I think we'll need a new repo under the webmachinelearning GitHub organization specifically to host the ref implementation for our WPT tests @anssiko and @huningxin Do you have any objection to that? This is something we can help too.

huningxin commented 2 years ago

Thanks much @fdwr , that's a significant contribution!

@wchao1115 , I agreed we should host the reference implementation that generates the ideal baseline results. I think that's the reason we created webnn-baseline repo and implemented the first-wave ops. These ops are implemented in JavaScript double precision calculation and follows the straightforward algorithms, such as conv2d.

BruceDai commented 2 years ago

Thanks much @fdwr and @wchao1115 !

wchao1115 commented 2 years ago

@BruceDai It might be more time-efficient if we would arrange a short 15 minutes presentation at the next WG call to walk through and QA over this topic. @anssiko what do you think?

anssiko commented 2 years ago

@wchao1115 I'll put @fdwr on the agenda for our next 6 Oct call, working title "Recommended tolerances for WPT tests".

BruceDai commented 1 year ago

Thanks @fdwr ! I updated last PR https://github.com/web-platform-tests/wpt/pull/34287 following above precision-metrics suggestions, updated existed data movement ops float32 tests which use ULP metrics, added tanh op float32 tests which uses ATOL metrics and gemm op float32 tests which uses IEPOE metrics, this PR is under reviewing. And others float32 tests for remaining first-wave ops of https://github.com/web-platform-tests/wpt/pull/36202 have been updating test data (float64 inputs + float32 baseline) and precision-metrics.

BruceDai commented 1 year ago

Feng discussed with @fdwr about move test data onto separated JSON files which would make maintain tests easily later. now PR https://github.com/web-platform-tests/wpt/pull/36782 was submitted for reviewing, others tests would add soon.

anssiko commented 1 year ago

@BruceDai thanks for your continued work on WebNN WPT. Can you help answer the following questions:

I'm trying to identify opportunities to broaden our WPT contributor base. I'm aware of participants who are eager to get our remaining CR tasks completed and may be able to help in various capacities.

BruceDai commented 1 year ago

The opened issues cover rest of ops which are unimplemented in WebNN-Baseline, if they're fixed, we could leverage these pure JavaScript implementations to get baseline test data for contributing op tests onto wpt.

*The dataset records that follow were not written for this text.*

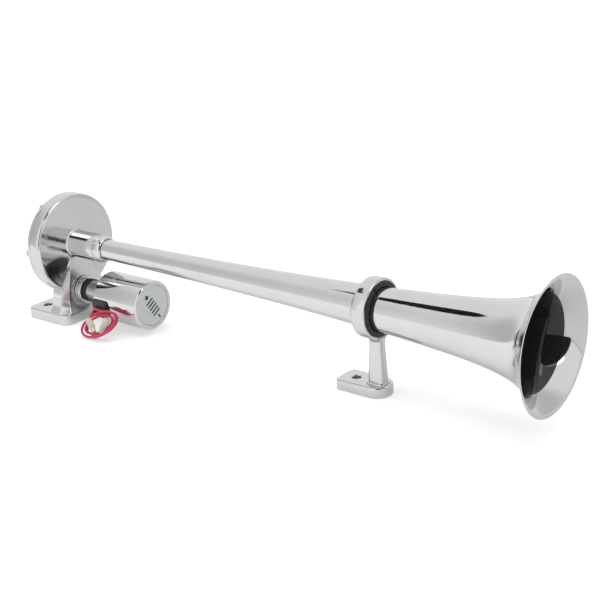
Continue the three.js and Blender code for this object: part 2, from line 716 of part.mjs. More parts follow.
// Plunger with its seal, spring and the fixed core that draws it
const sealPocket = PLUNGER_SEAL_RADIUS + GAP;
const plungerProfile = [
  [plungerSealFront + GAP, 0],
  [plungerSealFront + GAP, sealPocket],
  [noseBack, sealPocket],
  [noseBack, NOSE_RADIUS],
  [neckBack + GAP, NOSE_RADIUS],
  [neckBack + GAP, plungerRadius],
  [plungerFront, plungerRadius],
  [plungerFront, pocketRadius],
  [springBack - GAP, pocketRadius],
  [springBack - GAP, 0],
];
piece("plunger", revolve(plungerProfile, VALVE_HEIGHT, AROUND_SMALL), steel);
const plungerSealProfile = [
  [plungerSealBack, 0],
  [plungerSealBack, PLUNGER_SEAL_RADIUS],
  [plungerSealFront, PLUNGER_SEAL_RADIUS],
  [plungerSealFront, 0],
];
piece("plunger_seal", revolve(plungerSealProfile, VALVE_HEIGHT, 24), blackRubber);
class Helix extends THREE.Curve {
  getPoint(share, target = new THREE.Vector3()) {
    const angle = 2 * Math.PI * SPRING_TURNS * share;
    const length = SPRING_LENGTH - SPRING_WIRE;
    const x = springBack + SPRING_WIRE / 2 + length * share;
    const z = VALVE_HEIGHT + SPRING_RADIUS * Math.sin(angle);
    return target.set(x, SPRING_RADIUS * Math.cos(angle), z);
  }
}
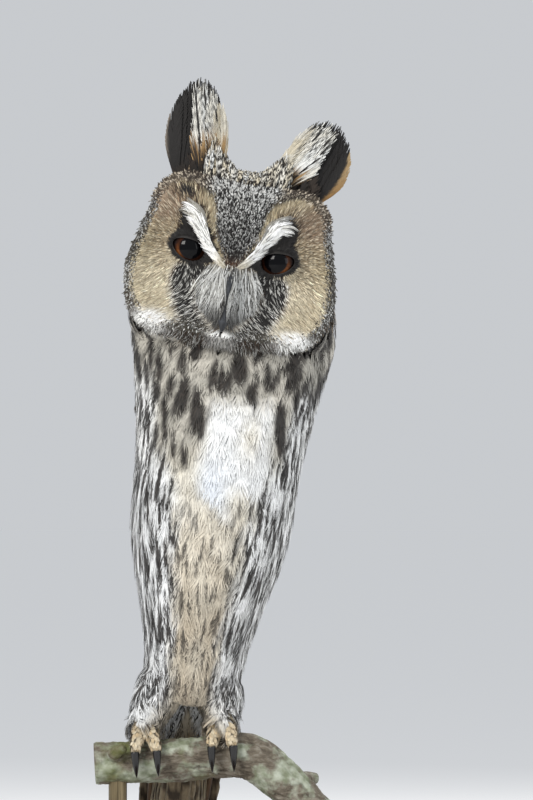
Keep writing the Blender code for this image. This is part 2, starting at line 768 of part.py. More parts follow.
def tail(name):
    """The closed tail, hanging behind the limb, its middle feathers outermost."""
    z = np.linspace(TAIL_TOP, TAIL_CORE_END, 4)
    theta, level = np.meshgrid(180 + TAIL_CORE_SPREAD * np.linspace(-1, 1, 9), z)
    core = slab(name, tail_surface(theta, level), tail_surface(theta, level, -TAIL_CORE_THICK))
    t = np.linspace(0, 1, 5)
    feathers = []
    for sign in (1, -1):
        for pair in range(TAIL_PAIRS):
            out = (pair + 0.5) / TAIL_PAIRS
            start = 180 - sign * out * TAIL_ROOT_SPREAD + 1.3
            end = 180 - sign * out * TAIL_TIP_SPREAD + 0.7
            tip = TAIL_TIP + 1.2 * pair
            layer = -1.0 - 0.25 * pair - (0.9 if sign < 0 and pair == 0 else 0.0)
            path = np.stack([start + (end - start) * t, 8 - pair + (tip - 8) * t, layer + 0 * t], axis=-1)
            feathers.append(lay(tail_surface, path, TAIL_HALF, 0.26 * sign, TAIL_BLADE))
    return combine(core, feathers, "UNION")


# ---------------------------------------------------------------- legs


def limb_at(x):
    """Middle line and radius of the limb at a world x."""
    rows = np.array(LIMB, float)
    return np.array([x, *through(np.column_stack([rows[:, 0], rows[:, 1:]]), x)])


def tube(name, centres, radii, sides=8):
    """A round body along a line of centres."""
    centres = np.asarray(centres, float)
    along = unit(np.gradient(centres, axis=0))
    normal = unit(np.cross(along, np.array([0.31, 0.9, 0.17])))
    other = np.cross(along, normal)
    turn = np.linspace(0, 2 * math.pi, sides, endpoint=False)[:, None]
    rings = [c + r * (np.cos(turn) * n + np.sin(turn) * o) for c, r, n, o in zip(centres, radii, normal, other)]
    start = centres[0] - along[0] * radii[0] * 0.5
    end = centres[-1] + along[-1] * radii[-1] * 0.5
    return loft(name, rings, start, end)


def round_limb(x, lift, degrees, slide=0.0):
    """Places round the limb: degrees from its top to the front, lifted off its bark and slid along it."""
    mid = limb_at(x)
    angle = np.radians(np.asarray(degrees, float))
    lift = np.broadcast_to(np.asarray(lift, float), angle.shape)
    slide = np.broadcast_to(np.asarray(slide, float), angle.shape)
    along = unit(limb_at(x + 1)[:3] - limb_at(x - 1)[:3])
    up = np.array([-along[2], 0, along[0]])
    front = np.array([0, -1, 0])
    out = np.cos(angle)[:, None] * up + np.sin(angle)[:, None] * front
    return mid[:3] + slide[:, None] * along + (mid[3] + lift)[:, None] * out


def toe_line(side, toe):
    """Middle line of one toe, and of the claw that ends it."""
    way, spread = TOES[toe]
    outward = 1 if side == "left" else -1
    t = np.linspace(0, 1, 4)
    claw = np.linspace(0, 1, 5)
    slide = outward * spread * (0.35 + 0.65 * t)
    toes = round_limb(FOOT_X[side], TOE_RADIUS + 0.3, way * (8 + (TOE_REACH - 8) * t), slide)
    lift = TOE_RADIUS * (1 - claw) + CLAW_RADIUS * 0.9
    claws = round_limb(FOOT_X[side], lift + 0.3, way * (TOE_REACH + CLAW_REACH * claw), slide[-1])
    return toes, claws


def claw(name, side, toe, extra=0.0):
    line = toe_line(side, toe)[1]
    radii = CLAW_RADIUS * (1 - 0.82 * np.linspace(0, 1, len(line)) ** 1.3) + extra
    return tube(name, line, radii, CLAW_SIDES)


def leg(name, side):
    """A feathered leg with its toes, which grip the limb."""
    outward = 1 if side == "left" else -1
    top = np.array([outward * LEG_TOP_X, 0.0, TORSO_BOTTOM - GAP])
    foot = round_limb(FOOT_X[side], [6.0], [0.0])[0]
    turn = np.linspace(0, 2 * math.pi, 14, endpoint=False)
    rings = []
    for t, size in ((0, 1.0), (0.35, 0.92), (0.7, 0.8), (1.0, 0.62)):
        ring = np.stack([np.cos(turn), 1.15 * np.sin(turn), 0 * turn], axis=-1) * LEG_RADIUS * size
        level = from_body(ring + top)
        rings.append(level + (foot - from_body(top)) * t)
    column = loft(name, rings)
    toes = [tube("toe", toe_line(side, toe)[0], np.linspace(1.05, 0.8, 4) * TOE_RADIUS, 7) for toe in TOES]
    combine(column, toes, "UNION")
    cutters = [claw("cutter", side, toe, GAP) for toe in TOES]
    return combine(column, cutters, "DIFFERENCE")


def limb(name):
    """The short length of limb that the owl grips, with two twig stubs, and a hole under it for each rod."""
    rows = np.array(LIMB, float)
    x = np.linspace(rows[0, 0], rows[-1, 0], 14)
    line = np.array([limb_at(value) for value in x])
    along = unit(np.gradient(line[:, :3], axis=0))
    side = np.array([0.0, 1.0, 0.0])
    up = unit(np.cross(along, side))
    turn = np.linspace(0, 2 * math.pi, 12, endpoint=False)[:, None]
    rings = []
    for i, (p, n) in enumerate(zip(line, up)):
        dent = 1 - 0.035 * (1 + np.sin(3 * turn + 0.6 * i)) - 0.03 * (1 + np.sin(2 * turn - 1.1 * i))
        rings.append(p[:3] + p[3] * dent * (np.cos(turn) * side + np.sin(turn) * n))
    obj = loft(name, rings)
    stubs = []
    for x, degrees, reach, radius in STUBS:
        lift = np.array([-6.0, 0.0, 0.5 * reach, reach])
        line = round_limb(x, lift, np.full(4, degrees), np.array([0, 1, 2.5, 5.0]))
        stubs.append(tube("stub", line, np.array([1.5, 1.15, 1.0, 0.8]) * radius, 9))
    combine(obj, stubs, "UNION")
    return combine(obj, [rod("cutter", side, GAP) for side in ROD_X], "DIFFERENCE")


# ---------------------------------------------------------------- stand


def rod(name, side, extra=0.0):
    """A rod from its hole in the base to its hole in the limb."""
    mid = limb_at(ROD_X[side])
    low = BASE_THICK - SOCKET - extra
    high = mid[2] - mid[3] * 0.5 + extra
    turn = np.linspace(0, 2 * math.pi, 14, endpoint=False)
    radius = ROD_RADIUS + extra
    ring = np.stack([ROD_X[side] + radius * np.cos(turn), mid[1] + radius * np.sin(turn), 0 * turn], axis=-1)
    return loft(name, [ring + (0, 0, low), ring + (0, 0, high)])


def base(name):
    """The flat base, its upper edge eased."""
    levels = ((0, 0), (BASE_THICK - BASE_EDGE, 0), (BASE_THICK, BASE_EDGE))
    rings = []
    for z, inset in levels:
        x = BASE_LENGTH / 2 - inset
        y = BASE_WIDTH / 2 - inset
        rings.append([(x, y, z), (-x, y, z), (-x, -y, z), (x, -y, z)])
    obj = loft(name, rings)
    return combine(obj, [rod("cutter", side, GAP) for side in ROD_X], "DIFFERENCE")


# ---------------------------------------------------------------- the owl


def clear_scene():
    for obj in list(bpy.data.objects):
        bpy.data.objects.remove(obj, do_unlink=True)


def build():
    clear_scene()
    finish(head("head"), BUFF)
    for side in EYES:
        finish(eyeball("eye_" + side, side), IRIS, 0.08)
        finish(ear("ear_tuft_" + side, side), BROWN)
    upper = horn("bill_upper", BILL)
    combine(upper, [nostril(sign) for sign in (1, -1)], "DIFFERENCE")
    finish(upper, HORN, 0.35)
    lower = horn("bill_lower", LOWER_BILL)
    combine(lower, [horn("cutter", BILL, GAP)], "DIFFERENCE")
    finish(lower, HORN, 0.4)
    finish(loft("neck", hull_rings(np.linspace(NECK_BOTTOM, HEAD_BOTTOM - GAP, 4))), PALE)
    torso = loft("torso", hull_rings(TORSO_HEIGHTS, sunk=True))
    finish(combine(torso, flank_feathers(), "UNION"), PALE)
    for side in ("left", "right"):
        finish(wing("wing_" + side, side), BROWN)
        finish(leg("leg_" + side, side), BUFF)
        for toe in TOES:
            finish(claw("claw_" + side + "_" + toe, side, toe), BLACK, 0.3)
        finish(rod("stand_rod_" + side, side), METAL, 0.35, 0.9)
    finish(tail("tail"), BROWN)
    finish(limb("perch"), BARK)
    finish(base("stand_base"), WOOD, 0.5, sharp=20)


build()
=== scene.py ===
"""The looks of a long-eared owl on its display stand: skin, plumage, eyes, bill, feet, limb and stand.

Places are worked out in millimetres from the same named sizes as the solids, and MM turns them into metres.
The body's frame leans with the bird, its z along the trunk. The head's frame has u to the owl's left, v up
and w forward. Skin is one closed mesh under the plumage. Plumage is made of thin strips: hairs on the face,
and elsewhere feathers of many barbs or firm vanes. Each point has its own colour, from the marking functions.
"""

import itertools
import math

import bpy
import numpy as np
from mathutils.bvhtree import BVHTree
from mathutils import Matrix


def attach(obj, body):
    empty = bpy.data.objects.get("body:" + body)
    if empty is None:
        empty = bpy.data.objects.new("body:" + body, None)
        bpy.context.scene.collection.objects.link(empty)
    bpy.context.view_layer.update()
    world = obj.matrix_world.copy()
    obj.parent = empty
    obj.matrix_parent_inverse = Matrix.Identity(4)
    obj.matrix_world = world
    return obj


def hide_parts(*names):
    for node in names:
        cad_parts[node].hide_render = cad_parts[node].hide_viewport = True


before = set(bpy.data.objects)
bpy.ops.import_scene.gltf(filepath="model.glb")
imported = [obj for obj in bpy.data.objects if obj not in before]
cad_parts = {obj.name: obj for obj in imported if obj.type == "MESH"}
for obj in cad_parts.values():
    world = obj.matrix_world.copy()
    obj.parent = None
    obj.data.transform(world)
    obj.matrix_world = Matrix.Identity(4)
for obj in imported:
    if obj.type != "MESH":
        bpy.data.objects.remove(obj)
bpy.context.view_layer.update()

MM = 0.001
rng = np.random.default_rng(11)

# ------------------------------------------------------------------ sizes, as in the solids

LEAN = math.radians(6.9)
FEET = (-8.7, 0.0, 107.4)
HEAD_ROLL = math.radians(9.5)
EYES_SHIFT = -3.7
EYES_HEIGHT = 209.5

# Which way is outward along x on each side of the bird
OUTSIDE = {"left": 1, "right": -1}

# Hull: height, half width, front y, back y
HULL = [
    (-90, 22.0, 19.0, 32.0),
    (-45, 22.5, 17.0, 33.5),
    (0, 21.5, 6.0, 35.0),
    (20, 20.9, -17.0, 36.0),
    (40, 22.8, -25.0, 37.5),
    (61, 28.0, -32.0, 39.0),
    (83, 33.8, -37.0, 41.0),
    (102, 36.0, -39.5, 42.0),
    (121, 37.4, -40.0, 42.0),
    (145, 40.5, -36.0, 39.5),
    (164, 43.8, -29.0, 36.0),
    (178, 46.4, -17.0, 35.5),
    (190, 45.2, -10.0, 35.5),
    (203, 41.0, -4.0, 35.0),
    (216, 34.0, -1.0, 31.5),
    (230, 24.0, 3.0, 24.0),
]
TORSO_BOTTOM = 17.0
COLLAR_TOP = 230.0

# Head: the right half of the disc's outline, bottom to top, as u and v
DISC_CENTRE = -2.0
DISC_RIM = [
    (0, -37.0),
    (20, -36.5),
    (35, -34.0),
    (43.7, -23.0),
    (45.8, -11.5),
    (42.6, 4.8),
    (40.2, 14.0),
    (36.2, 24.0),
    (28, 30.0),
    (14, 30.0),
    (0, 28.5),
]
DISC_WIDEST = 45.8
NARROW_SIDE = 0.07
BEHIND_RIM = [(-90, 12), (-50, 9), (-20, 4.6), (0, 1.4), (30, 0.4), (55, 1.5), (75, 5), (90, 6)]
FACE_DEPTH = 31.5
NAPE_DEPTH = -35.0
NAPE_DROP = 6.0

EYES = {"left": (19.1, 0.0), "right": (-20.1, 0.0)}
EYE_RADIUS = 9.6
EYE_DEPTH = 19.8
LID_OPENING = (7.2, 4.8)
LID_EDGE = (10.6, 9.4)
LID_TILT = math.radians(14)
# The gaze, outward and up from the eye's middle, and the radii of pupil and iris
GAZE = (-1.0, 0.3)
PUPIL = 4.9
IRIS = 6.8
# w of places where there is no eyeball or bill
FAR_BACK = -99.0

BILL = [
    (-7.0, 31.0, 2.6, 2.4),
    (-13.0, 35.0, 4.4, 4.0),
    (-20.0, 37.2, 4.2, 4.4),
    (-27.0, 36.8, 2.8, 3.4),
    (-33.0, 33.4, 0.7, 1.0),
]
LOWER_BILL = [(-20.0, 31.0, 3.6, 1.9), (-26.0, 32.2, 2.9, 1.6), (-30.5, 31.4, 1.0, 0.8)]
NOSTRIL = (-13.5, 35.6, 1.0)

EARS = {"left": (21.0, 29.5, 33.5, 63.5), "right": (-22.0, 27.0, -26.9, 73.4)}
EAR_DEPTH = 8.0

WING_SINK = 6.0
SHOULDER_FROM = 118.0
SHOULDER_RISE = 0.8
NECK_BOTTOM = 146.0
WING_GAP = 1.1
WING_TIP = -76.0
WING_FRONT = [(-76, 150), (-40, 134), (10, 116), (60, 106), (110, 102), (144, 108)]
WING_BACK = [(-76, 158), (-40, 168), (10, 175), (60, 175), (110, 160), (144, 122)]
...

  • Any specific open issues you'd like to bring to the next WG meeting for discussion?

Current I have none open about tests, I'm still focusing on refining and adding first wave operations tests onto wpt.

Since I've been refining test JSON files of wpt WebNN tests PRs according to feedbacks, those open PRs of WebNN-Basline are also updating, once finished I would ask @huningxin and @fdwr to help review. And experts and engineers are welcome to join for implantation and reviewing.

I'm trying to identify opportunities to broaden our WPT contributor base. I'm aware of participants who are eager to get our remaining CR tasks completed and may be able to help in various capacities.

Thanks @anssiko. Looking forward more contributors, hope we fix CR tasks ASAP :)

BruceDai commented 1 year ago

@anssiko I updated first top comment, please take a look, thanks.

BTW, may we close this issue and track on #338? Thanks.

anssiko commented 1 year ago

@BruceDai @fdwr, others, with your continued contributions we are able to not just meet but exceed the test coverage expectations for the Candidate Recommendation maturity level. Thanks for your contributions and congratulation on reaching this major wpt milestone! This is pioneering work for wpt due to domain-specific requirements of this API.

I'll close this tracker now and we continue track the remaining work in #338 focusing on two remaining ops.